‘Quit speaking to the centre’
Lore Gablier: Representative democracy is based on the idea of citizen participation. While it is a model that has enabled the inclusion of a multitude of voices long excluded from the public sphere, it is also far from perfect. What are your thoughts on this? What does it mean for you to be represented and how does it relate to being present?
Joci Márton: It is possible to be present but not being represented. I think this is the experience of many of us who belong to a minority group, especially when you belong to an intersection just like me: I am a Roma man who happens to be gay. Growing up as a Roma, I never felt represented. You watch TV, you open a magazine, you see billboards, and you never see yourself. It feels like you simply don’t count. In Hungary, we are completely out of media representation and yet we are 10% of the population. If you talk about Europe: we are 10 million. There are countries that are smaller, so we should be really more of a factor. That’s why I felt the need to focus on the representation of Roma LGBTQ communities.Together with them, we produced photos and video material. I chose to name the project ‘Owning the Game’, which refers to the question of self-representation.
Listen to Joci Márton in conversation with Lore Gabriel on the European Pavilion Podcast.
LG: Raising the issue of representation and the lack of it also invites us to consider the importance of self-representation. Could you elaborate on this notion?

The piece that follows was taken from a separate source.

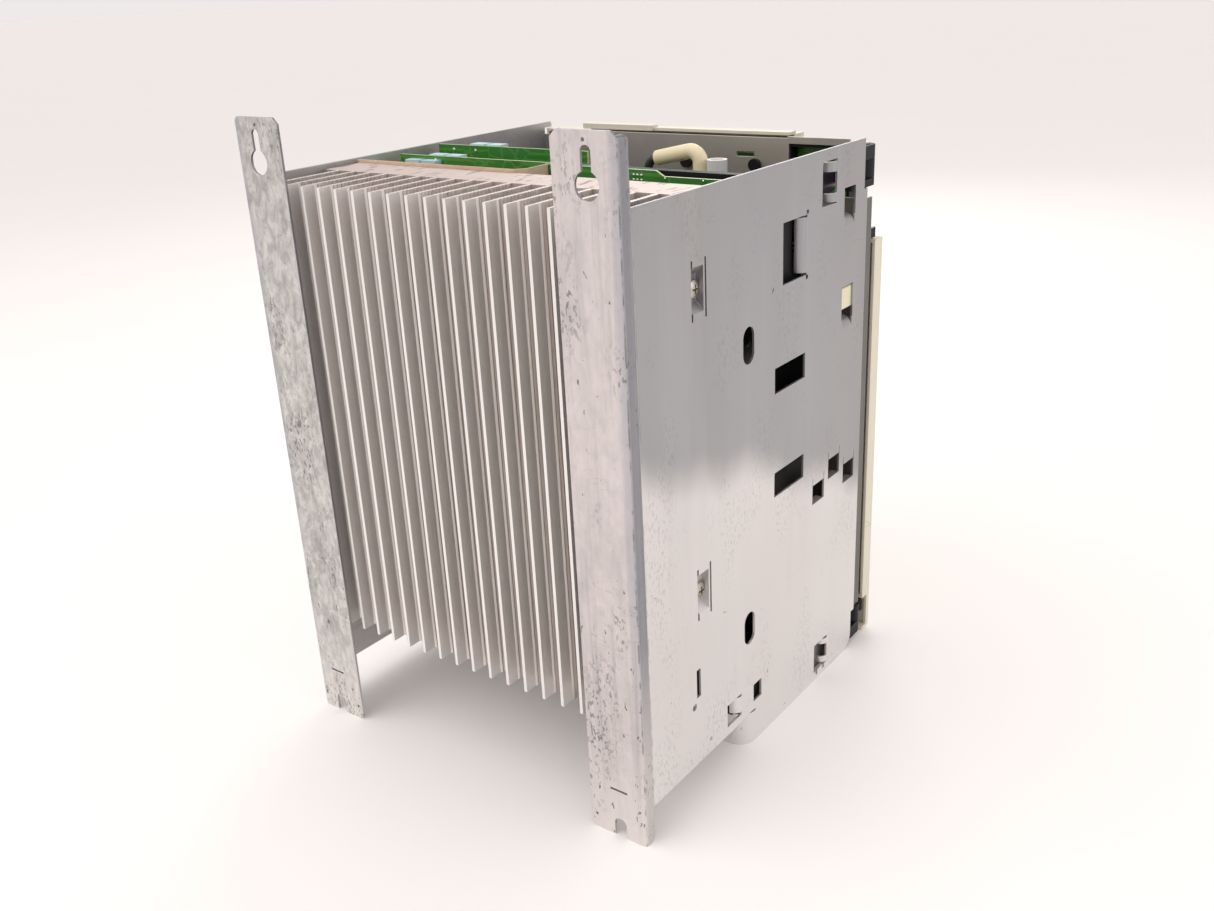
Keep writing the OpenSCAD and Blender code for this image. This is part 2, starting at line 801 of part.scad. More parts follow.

JM: For me, self-representation means that we are now the ones who decide what we are going to look like in pictures and videos in the public space. When we talk about the lack of representation, we also need to mention the bad representation that comes from the fact that we are not the ones who lead the way we are portrayed. And it’s not just about Roma people. Think about women: we can’t say that women lack representation, but unfortunately, their representation has historically been led by men.
Self-representation from a minority point of view is almost impossible. I often feel that I can’t get rid of the conception of the people of the majority. Many times, when we would like to talk about ourselves, we realise that we are seeing ourselves through a majority glass. This is what we need to consciously get rid of. One of the ideas at the beginning of my project was to decrease the stereotypes against my group. But then I realise that, if I went continuously against the stereotypes, there would be no space left to speak about myself. It is thus really important to distinguish between decreasing stereotypes and self-representation. They are both important but they need to be distinguished.
I think that the politics of representation are also connected to media representation. For example, when it comes to talking about Roma issues, there is no media representation, so there is no one to remind the majority to address these issues as well. The people of the majority have to influence politicians and check what they are doing for Roma communities. When you have a voice in the media, you can raise awareness of political realities. That’s why I feel that more Roma should talk to the people as well as to their communities. When you look at how the government is built up, and by whom, you don’t see Roma people. It’s obvious that decision makers cannot represent our interests, and this needs to change.
I feel that nowadays, thanks to social media, our society became a little bit more democratic. On social media platforms, young Roma people have started to be present and their followers are mostly their Roma peers. I can say the same about people with various disabilities: they also found a way to reach their public through social media. But it doesn’t change the fact that we are excluded because it is the mainstream media that has the power to make you count. All the acknowledgement goes to the inventive young minorities who try to make the most of the available tools. But I also feel like we are creating little ghettos online. At least, we can claim a little platform, but it’s not something that we can be satisfied with.
LG: How should we approach the question of representation from the perspective of Europe?
JM: I have a European identity. But I often feel that Roma people can only feel this if they travel. It’s really hard to feel this European identity and togetherness if you have never left the place where you live, when you don’t speak languages, when you don’t have friends from other countries. That’s why, when there is a political party advertising itself as European, I feel like they’re talking to me because I am a middle-class man who has travelled and seen the world. But what about people who don’t have the same response? For me, it’s really interesting to think about how other people can be involved in this Europeanness: how they can feel it.
LG: In your imagination, what could the European Pavilion look like and what shall it address?
JM: I imagine it in a way that is really inclusive. I imagine that it is going to be more a mirror of real society. We tend to think that the representation is a mirror of our society but it is not: so many people are not represented. I would say that the European Pavilion should be brave enough to bring up topics that we don’t want to discuss. When I say that we need to be brave, I mean that we need to stand for our values. If we really think of human rights and democracy, we need, as we say in Hungarian, to quit ‘középre beszélni’, or ‘speaking to the centre’. We need to take a stand. That’s what I would like to see.